Asian: Not Chinese, I am Korean.
D-Fens: Whatever. What difference does that make? You come over here and take my money and you don’t even have the grace to learn to speak my language . . .
(qtd. in Lippi-Green 101–102, from Kubota and Ward)

The discriminatory character, 'D-Fens', is somewhat justified in saying that 'Asian' does not speak HIS language, they speak Englishes in different registers, with different lexicon, and towards different purposes.  However, 'Asian' is still classed into using his English as a low language being that his accent causes others to discriminate against him.  Through this lens we see that English being a key to upward movement is somewhat a myth to stand guard against.  'Asian's English may have allowed him access to life in a different country, but is he a white-collar worker?  Does he own his business?  Is he a doctor? lawyer? engineer? professor?  No.
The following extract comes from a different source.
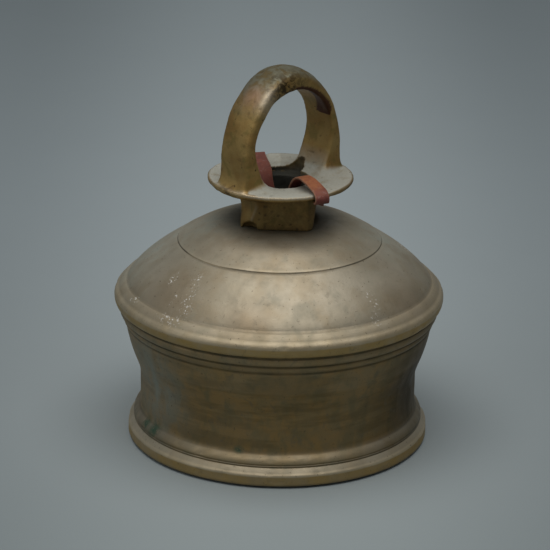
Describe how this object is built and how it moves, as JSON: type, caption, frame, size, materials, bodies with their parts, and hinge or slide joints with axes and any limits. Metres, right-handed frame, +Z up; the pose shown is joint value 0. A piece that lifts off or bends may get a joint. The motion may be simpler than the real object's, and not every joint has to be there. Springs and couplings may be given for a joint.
{
  "type": "brass puja bell",
  "caption": "Heavy turned brass hand bell with a waisted body, domed shoulder and cast loop handle; a leather thong through the crown carries an iron clapper.",
  "frame": {"origin": "centre of the mouth, in the plane that the bell stands on", "axes": "+Z up along the bell's axis; the loop handle lies in the XZ plane, so it is looked through along Y"},
  "size_m": [0.1646, 0.1646, 0.1918],
  "materials": {
    "turned_brass": "lathe-turned, worn satin with a brown and grey-green patina",
    "cast_brass": "rough sand-cast skin, hand-filed edges, golden brown patina with pits",
    "thong_leather": "red-brown vegetable-tanned strap, rubbed and dusty on top",
    "lace_rawhide": "narrow rawhide lace, dull",
    "forged_iron": "hand-forged, dark oxide with rust bloom and a bright worn striking band"
  },
  "bodies": {
    "root": {"bell_body": "turned_brass", "crown_handle": "cast_brass", "crown_washer": "cast_brass", "thong_collar": "thong_leather", "thong_binding": "lace_rawhide"},
    "thong_bend": {"thong_drop": "thong_leather"},
    "clapper": {"clapper_shank": "forged_iron", "clapper_ball": "forged_iron", "clapper_washer": "forged_iron"}
  },
  "joints": [
    {"name": "thong_sway", "type": "hinge", "parent": "root", "child": "thong_bend", "pos_m": [0, 0, 0.10275], "axis": [0, 1, 0], "range_deg": [-8, 8]},
    {"name": "clapper_swing", "type": "hinge", "parent": "thong_bend", "child": "clapper", "pos_m": [0, 0, 0.097], "axis": [1, 0, 0], "range_deg": [-40, 40]}
  ]
}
The myth of English as a springboard to success accompanies another hard pill to swallow, but this time from  the other side, the NES side.  Many Americans are not aware that they speak an English or that they speak with accents.  This leads to such problems as that expressed above, as well as in depressing speakers of low languages in a diglossia.  TESOL professionals, as well as all concerned instructors in the humanities, need to make students aware of themselves on the global scale which they so regularly access.  When newscasters, film, and tv speak with a midwest accent, and these clips travel the world around, the midwest American is reinforced with his thinking that he is the norm and everyone else is 'other'.
Instructors have to guide students through the realization of self as other, as well as recognizing the pressures placed on other cultures through globalization.  Students need to be aware of the role that colonialism and class structure plays in other countries' politics regarding English so that they themselves can become more sensitive to their situation and others' both high and low in the diglossic span.